Aim>
Repeat exactly the lines between and including those that contain "4.1, 31.9, 35.3))" and "record = json.load(file)". Output no other line.

Material supplied>

* START *

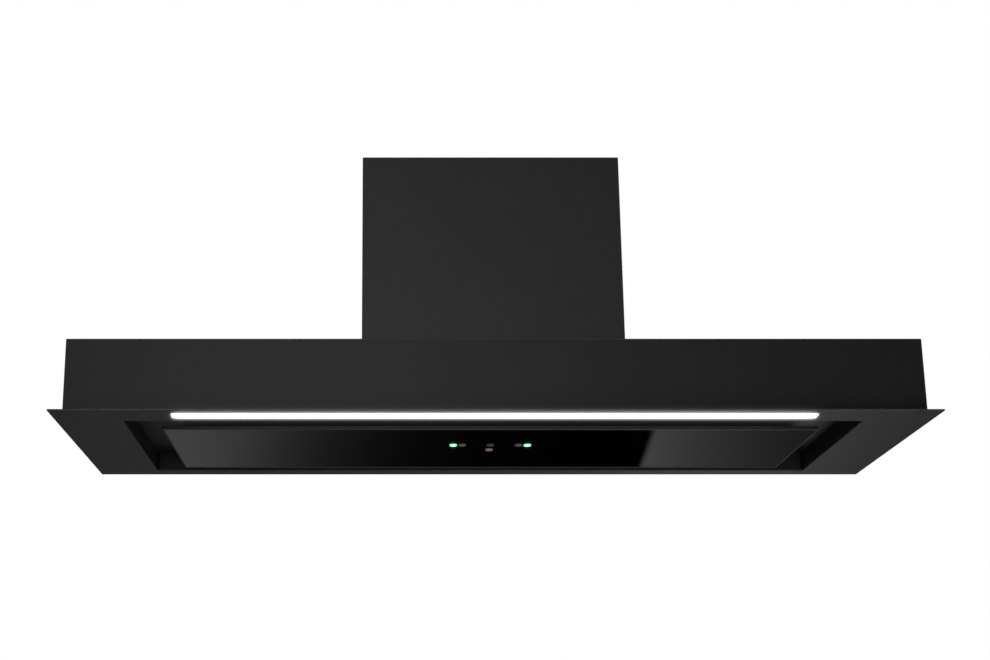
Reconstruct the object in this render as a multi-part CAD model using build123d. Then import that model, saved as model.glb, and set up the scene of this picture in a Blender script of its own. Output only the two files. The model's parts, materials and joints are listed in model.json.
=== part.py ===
from build123d import *
from build123d.topology import SkipClean
import os
from math import cos, radians, sin

# Built-in range hood, in millimetres. The origin is the centre of the flange's lower face,
# +X to the right, +Y to the back and +Z up. The glass panel and the light bar face down.

# Flange plate, and the folded box that stands on it
FLANGE_W = 900.0
FLANGE_D = 300.0
PLATE_T = 1.5
MARGIN = 12.5
BODY_W = FLANGE_W - 2 * MARGIN
BODY_D = FLANGE_D - 2 * MARGIN
BODY_TOP = 79.5
SHEET = 1.0
BEND = 1.2
SIDE_RETURN = 28.0
SIDE_RETURN_END = 18.0
SIDE_SCREW_R = 2.25
SIDE_SCREW_Y = 100.0
SIDE_SCREW_Z = 45.0
STUD_X = BODY_W / 2 - 17.0
STUD_Y = 90.0
STUD_R = 2.0
STUD_TOP = 11.0
STUD_NUT_H = 3.2

# Recess in the flange: its opening, the height of its folded walls and the slots at its corners
OPEN_W = 762.0
OPEN_FRONT = -106.5
OPEN_BACK = 128.5
RECESS = 23.0
CORNER_SLOT = 2.5

# Motor housing on top of the box
HOUSING_W = 270.0
HOUSING_TOP = BODY_TOP + 201.0
RETURN_W = 12.0
BLOWER_HOLE = (236.0, 232.0, 4.0)
FOOT_SCREW = (127.5, 85.0)
BACK_SCREW_X = 127.0
BACK_SCREW_Z = (100.0, 180.0, 260.0)

# Ceiling of the recess, with an upturned well for each filter
DECK_Z = RECESS
DECK_RIM = 12.0
WELL_X = (3.0, 317.5)
WELL_Y = (-82.0, 86.0)
WELL_RIM = 11.0

# Grease filters, with their mesh, pegs and sliding latches
FILTER_GAP = 2.0
FILTER_Z = DECK_Z + 0.4
FILTER_H = 9.0
RAIL_W = 11.0
FRAME_T = 1.0
FINGER_HOLE = (12.0, 6.0, 24.0)
MESH_COLS = 12
MESH_ROWS = 7
MESH_OPEN = 0.43
PEG_X = 90.0
PEG_W = 12.0
PEG_OUT = 4.5
PEG_Z = (FILTER_Z + 3.2, FILTER_Z + 6.2)
POCKET_W = 52.0
POCKET_D = 32.0
POCKET_T = 1.5
LATCH_W = 30.0
LATCH_D = 15.0
LATCH_START = 2.3
RIDGE = (9.0, 8.0, 11.5)
RIDGE_EDGE = 0.8
BOLT_W = 14.0
BOLT_OUT = 4.0
BOLT_Z = (FILTER_Z + 3.4, FILTER_Z + 6.4)
SPRING_T = 0.5
SPRING_STEP = 5.0
SLACK = 0.2

# Light bar in the front margin, with the clips that hold it down
LED_W = 655.5
LED_Y = -128.2
LED_SLOT_D = 14.5
LED_BODY_D = 15.8
LED_LIP_T = 2.0
LED_TOP = 13.0
LED_WALL = 1.2
CAP_T = 2.0
CHIPS = 38
CHIP_PITCH = 17.0
CHIP_W = 3.0
STRIP_W = 12.0
CLIP_X = 240.0
CLIP_W = 14.0
CLIP_FOOT = 4.5
CLIP_STUD_Y = -113.5
CLIP_STUD_R = 1.5
CLIP_STUD_TOP = 8.0
CLIP_NUT_H = 2.4
DRIVER_X = (340.0, 404.0)
DRIVER_Y = (-20.0, 40.0)
DRIVER_H = 20.0
DRIVER_EDGE = 2.0
DRIVER_FOOT = (10.0, 20.0, 2.0)

# Glass panel and the tray that carries it
GLASS_W = 691.0
GLASS_Y = (-70.5, 113.5)
GLASS_T = 4.0
ARRIS = 0.45
GLASS_CORNER = 1.0
TAPE_T = 0.8
TAPE_W = 12.0
TAPE_INSET = 4.0
TRAY_W = 656.0
TRAY_Y = (-40.0, 96.0)
TRAY_Z = GLASS_T + TAPE_T
TRAY_LIP = 12.0
TRAY_NOTCH = 7.0

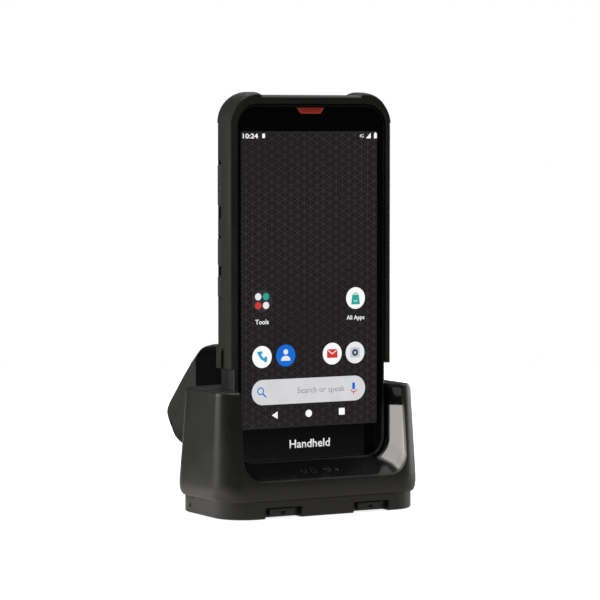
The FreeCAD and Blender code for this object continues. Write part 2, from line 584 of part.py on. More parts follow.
# base plinth
BHW, BY0, BY1, BR = 46.8, -14.8, 35.6, 14.0
base = prism_z(-BHW, BHW, BY0, BY1, BR, 0.3, SEAM_Z - 0.05)
base = fil(base, 0.8, lambda b: b.ZMax < 0.35, "base")
base_cav = prism_z(-BHW + 2.4, BHW - 2.4, BY0 + 2.4, BY1 - 2.4, BR - 2.2, 2.1, 10)
LS_C, LS_W = 21.2, 8.7
for sx in (-1, 1):
    xa, xb = sorted((sx * (LS_C - LS_W - 1.6), sx * (LS_C + LS_W + 1.6)))
    base_cav = base_cav.cut(box(xa, xb, -20, -7.4, 0, 6.3))
for x, y in BS:
    base_cav = base_cav.cut(cyl_z(x, y, 3.6, 0, 7.6))
for x, y in ((-27, 3), (27, 3), (-27, 27), (27, 27)):
    base_cav = base_cav.cut(cyl_z(x, y, 2.4, 0, 7.6))
base = base.cut(base_cav)
for x, y in ((-27, 3), (27, 3), (-27, 27), (27, 27)):
    base = base.fuse(cyl_z(x, y, 2.4, 2.0, 10.8))
base = base.removeSplitter()
for sx in (-1, 1):
    xa, xb = sorted((sx * (LS_C - LS_W), sx * (LS_C + LS_W)))
    base = base.cut(box(xa, xb, -20, -9.0, 0, 4.9))
base = base.cut(prism_z(-40.1, 40.1, -7.1, 27.1, 6, 0, 0.9))
for x, y in BS:
    base = base.cut(cyl_z(x, y, 1.25, 0, 9)).cut(cyl_z(x, y, 2.5, 0, 4.0))
# side panels' seats, wrapping round the rear corners
seat = box(-50, -30, 16.6, 40, 0.9, 7.0).cut(prism_z(-BHW + 0.85, BHW - 0.85, BY0 + 0.85, BY1 - 0.85, BR - 0.85, 0, 8))
base = base.cut(seat).cut(seat.mirror(V(0, 0, 0), V(1, 0, 0)))
save("cradle_base", base)

# link sockets in the front of the plinth: a stepped, keyed block deep in each recess
ls = []
for sx in (-1, 1):
    c = sx * LS_C
    b = box(c - 8.6, c + 8.6, -11.9, -9.1, 0.95, 4.8)
    blk = box(c - 6.3, c + 6.1, -14.1, -11.8, 1.6, 4.35)
    blk = blk.cut(box(c - 1.5, c + 0.9, -15, -12.4, 1.0, 3.3)).cut(box(c + 4.3, c + 7, -15, -13.0, 1.0, 3.6))
    ls.append(b.fuse(blk).removeSplitter())
save("link_sockets", Part.makeCompound(ls), 2)

# slim side panels with a small triangular mark
sc = prism_z(-BHW + 0.05, BHW - 0.05, BY0 + 0.05, BY1 - 0.05, BR - 0.05, 1.0, 6.9).cut(
    prism_z(-BHW + 0.8, BHW - 0.8, BY0 + 0.8, BY1 - 0.8, BR - 0.8, 0, 8))
sc = sc.common(box(-50, -30.1, 16.7, 40, 0, 8))
sc = sc.cut(poly_x([(19.0, 2.9), (21.4, 2.9), (20.2, 4.9)], -47.2, -46.4))
sc2 = sc.mirror(V(0, 0, 0), V(1, 0, 0))
save("side_covers", Part.makeCompound([sc, sc2]), 2)

mat = prism_z(-40, 40, -7, 27, 5.9, 0, 0.85)
for x, y in BS:
    mat = mat.cut(cyl_z(x, y, 2.9, -1, 2))
save("anti_slip_mat", mat)

bal = prism_z(-23, 23, -5, 30, 2, 2.15, 5.2)
bal = bal.cut(cyl_z(-27, 3, 3.2, 0, 8)).cut(cyl_z(27, 3, 3.2, 0, 8)).cut(cyl_z(0, 12, 3, 0, 8))
save("ballast_plate", bal)

brd = prism_z(-31, 31, -1, 29, 1.5, 10.85, 12.4)
brd = brd.cut(cyl_z(-20, 14, 1.2, 0, 20)).cut(cyl_z(20, 14, 1.2, 0, 20))
save("cradle_board", brd)

# sprung dock connector
dc = fuse(prism_z(-9, 9, 4.0, 11.3, 0.9, 13.5, 20.3), box(-13.2, 13.2, 2.5, 12.8, 16.6, 18.1))
plug = prism_z(-4.15, 4.15, PORT_Y - 1.2, PORT_Y + 1.2, 1.15, 20.2, 26.6)
dc = fuse(dc, plug)
dc = cut(dc, box(-3.5, 3.5, PORT_Y - 0.5, PORT_Y + 0.5, 21.0, 28))
save("dock_connector", dc)
cs = [helix(sx * 11.3, PORT_Y, 12.45, 16.55, 1.25, 0.22, 4) for sx in (-1, 1)]
save("connector_springs", Part.makeCompound(cs), 2)

jack = fuse(box(17.6, 26.4, 21.5, 32.0, 12.45, 21.3), cyl_y(22, 16.9, 4.1, 31.9, 35.3))
jack = jack.cut(cyl_y(22, 16.9, 2.9, 25, 40)).fuse(cyl_y(22, 16.9, 0.9, 24.8, 34.2))
save("power_jack", jack.removeSplitter())
up = box(-28.6, -15.4, 19.5, 35.3, 12.65, 18.7)
up = up.cut(box(-28.1, -15.9, 25, 40, 13.15, 18.2)).fuse(box(-27.2, -16.8, 24.9, 34.5, 16.0, 17.6))
save("service_port", up.removeSplitter())

bsx = []
for x, y in BS:
    s = fuse(cyl_z(x, y, 1.05, 3.9, 15.4), cyl_z(x, y, 2.4, 2.2, 3.98))
    s = s.cut(hexa_z(x, y, 1.2, 1.0, 3.2))
    bsx.append(s)
save("base_screws", Part.makeCompound(bsx), 4)

print(len(SAVED), "nodes")
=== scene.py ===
import bpy
import bmesh
import json
import math
from mathutils import Vector, Matrix, Euler


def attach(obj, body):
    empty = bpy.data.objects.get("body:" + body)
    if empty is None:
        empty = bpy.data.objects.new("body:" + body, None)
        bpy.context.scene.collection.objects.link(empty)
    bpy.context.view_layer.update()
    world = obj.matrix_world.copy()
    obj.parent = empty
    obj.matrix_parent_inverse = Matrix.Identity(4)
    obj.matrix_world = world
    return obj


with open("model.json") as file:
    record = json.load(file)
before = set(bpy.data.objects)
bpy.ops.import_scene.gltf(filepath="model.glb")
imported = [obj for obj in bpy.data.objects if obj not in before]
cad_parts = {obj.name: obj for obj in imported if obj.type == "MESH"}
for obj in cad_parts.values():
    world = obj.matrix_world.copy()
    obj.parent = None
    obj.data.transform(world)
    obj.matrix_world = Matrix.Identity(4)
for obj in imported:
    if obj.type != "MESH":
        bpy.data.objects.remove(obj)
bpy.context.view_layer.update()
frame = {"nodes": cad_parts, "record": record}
NODES = frame["nodes"]
MM = 0.001
SH = -10.0            # the frame's y is the working y shifted by this, in mm

scene = bpy.context.scene
scene.view_settings.view_transform = "Standard"
scene.view_settings.look = "None"
scene.view_settings.exposure = 0.0
scene.view_settings.gamma = 1.0

# ------------------------------------------------------------------ camera
cam_data = bpy.data.cameras.new("camera")
cam_data.sensor_width = 36.0
cam_data.lens = 179.45
cam_data.clip_start = 0.01
cam_data.clip_end = 50.0
cam = bpy.data.objects.new("camera", cam_data)
scene.collection.objects.link(cam)
BACK = Vector((-0.49196, -0.86865, 0.05858))
cam.location = (-0.62393, -1.10260, 0.16357)
cam.rotation_euler = (-BACK).to_track_quat("-Z", "Y").to_euler()
scene.camera = cam


# ------------------------------------------------------------------ materials
def lin(c):
    c = c / 255.0
    return c / 12.92 if c <= 0.04045 else ((c + 0.055) / 1.055) ** 2.4


def srgb(r, g, b):
    return (lin(r), lin(g), lin(b), 1.0)


def new_mat(name):
    m = bpy.data.materials.new(name)
    m.use_nodes = True
    nt = m.node_tree
    nt.nodes.clear()
    out = nt.nodes.new("ShaderNodeOutputMaterial")
    bsdf = nt.nodes.new("ShaderNodeBsdfPrincipled")
    nt.links.new(bsdf.outputs[0], out.inputs[0])
    return m, nt, bsdf


def noise(nt, coord, scale, detail=2.0, rough=0.5):
    n = nt.nodes.new("ShaderNodeTexNoise")
    n.inputs["Scale"].default_value = scale
    n.inputs["Detail"].default_value = detail
    n.inputs["Roughness"].default_value = rough
    nt.links.new(coord, n.inputs["Vector"])
    return n


def remap(nt, src, a, b, lo=0.3, hi=0.7):
    r = nt.nodes.new("ShaderNodeMapRange")
    r.inputs["From Min"].default_value = lo
    r.inputs["From Max"].default_value = hi
    r.inputs["To Min"].default_value = a
    r.inputs["To Max"].default_value = b
    nt.links.new(src, r.inputs["Value"])
    return r.outputs["Result"]


def mixc(nt, fac, a, b):
    m = nt.nodes.new("ShaderNodeMix")
    m.data_type = "RGBA"
    nt.links.new(fac, m.inputs["Factor"])
    m.inputs[6].default_value = a
    m.inputs[7].default_value = b
    return m.outputs[2]


def math_node(nt, op, a, b=None, c=None):
    m = nt.nodes.new("ShaderNodeMath")
    m.operation = op
    for i, v in enumerate((a, b, c)):
        if v is None:
            continue
        if isinstance(v, (int, float)):
            m.inputs[i].default_value = v
        else:
            nt.links.new(v, m.inputs[i])
    return m.outputs[0]


def moulded(name, col, rough, grain=0.45, grain_mm=0.35, depth_mm=0.02, var=0.22, rvar=0.07, coat=0.0,
            coat_rough=0.1, spec=0.5, metal=0.0, dust=0.0):
    """Moulded plastic or rubber: fine spark-eroded grain, slow colour and gloss variation."""
    m, nt, bsdf = new_mat(name)
    tc = nt.nodes.new("ShaderNodeTexCoord").outputs["Object"]
    slow = noise(nt, tc, 38.0, 3.0)
    mid = noise(nt, tc, 240.0, 3.0, 0.6)
    lo = (col[0] * (1 - var), col[1] * (1 - var), col[2] * (1 - var), 1.0)
    hi = (col[0] * (1 + var), col[1] * (1 + var), col[2] * (1 + var), 1.0)
    blend = math_node(nt, "MULTIPLY_ADD", mid.outputs[0], 0.4, math_node(nt, "MULTIPLY", slow.outputs[0], 0.6))
    base = mixc(nt, remap(nt, blend, 0.0, 1.0, 0.35, 0.65), lo, hi)
    if dust > 0:
        spot = noise(nt, tc, 900.0, 1.0, 0.5)
        f = remap(nt, spot.outputs[0], 0.0, dust, 0.70, 0.80)
        mm = nt.nodes.new("ShaderNodeMix")
        mm.data_type = "RGBA"
        nt.links.new(f, mm.inputs["Factor"])
        nt.links.new(base, mm.inputs[6])
        mm.inputs[7].default_value = (0.20, 0.19, 0.17, 1)
        base = mm.outputs[2]
    nt.links.new(base, bsdf.inputs["Base Color"])
    nt.links.new(remap(nt, slow.outputs[0], rough - rvar, rough + rvar), bsdf.inputs["Roughness"])
    bsdf.inputs["Metallic"].default_value = metal
    bsdf.inputs["Specular IOR Level"].default_value = spec
    bsdf.inputs["Coat Weight"].default_value = coat
    bsdf.inputs["Coat Roughness"].default_value = coat_rough
    if grain > 0:
        g1 = noise(nt, tc, 1000.0 / grain_mm, 2.0, 0.55)
        vor = nt.nodes.new("ShaderNodeTexVoronoi")
        vor.inputs["Scale"].default_value = 1000.0 / (grain_mm * 1.7)
        nt.links.new(tc, vor.inputs["Vector"])
        h = math_node(nt, "MULTIPLY_ADD", vor.outputs["Distance"], 0.5, g1.outputs[0])
        bump = nt.nodes.new("ShaderNodeBump")
        bump.inputs["Strength"].default_value = grain
        bump.inputs["Distance"].default_value = depth_mm * MM
        nt.links.new(h, bump.inputs["Height"])
        nt.links.new(bump.outputs[0], bsdf.inputs["Normal"])
    return m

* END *

Correct output>
jack = fuse(box(17.6, 26.4, 21.5, 32.0, 12.45, 21.3), cyl_y(22, 16.9, 4.1, 31.9, 35.3))
jack = jack.cut(cyl_y(22, 16.9, 2.9, 25, 40)).fuse(cyl_y(22, 16.9, 0.9, 24.8, 34.2))
save("power_jack", jack.removeSplitter())
up = box(-28.6, -15.4, 19.5, 35.3, 12.65, 18.7)
up = up.cut(box(-28.1, -15.9, 25, 40, 13.15, 18.2)).fuse(box(-27.2, -16.8, 24.9, 34.5, 16.0, 17.6))
save("service_port", up.removeSplitter())

bsx = []
for x, y in BS:
    s = fuse(cyl_z(x, y, 1.05, 3.9, 15.4), cyl_z(x, y, 2.4, 2.2, 3.98))
    s = s.cut(hexa_z(x, y, 1.2, 1.0, 3.2))
    bsx.append(s)
save("base_screws", Part.makeCompound(bsx), 4)

print(len(SAVED), "nodes")
=== scene.py ===
import bpy
import bmesh
import json
import math
from mathutils import Vector, Matrix, Euler


def attach(obj, body):
    empty = bpy.data.objects.get("body:" + body)
    if empty is None:
        empty = bpy.data.objects.new("body:" + body, None)
        bpy.context.scene.collection.objects.link(empty)
    bpy.context.view_layer.update()
    world = obj.matrix_world.copy()
    obj.parent = empty
    obj.matrix_parent_inverse = Matrix.Identity(4)
    obj.matrix_world = world
    return obj


with open("model.json") as file:
    record = json.load(file)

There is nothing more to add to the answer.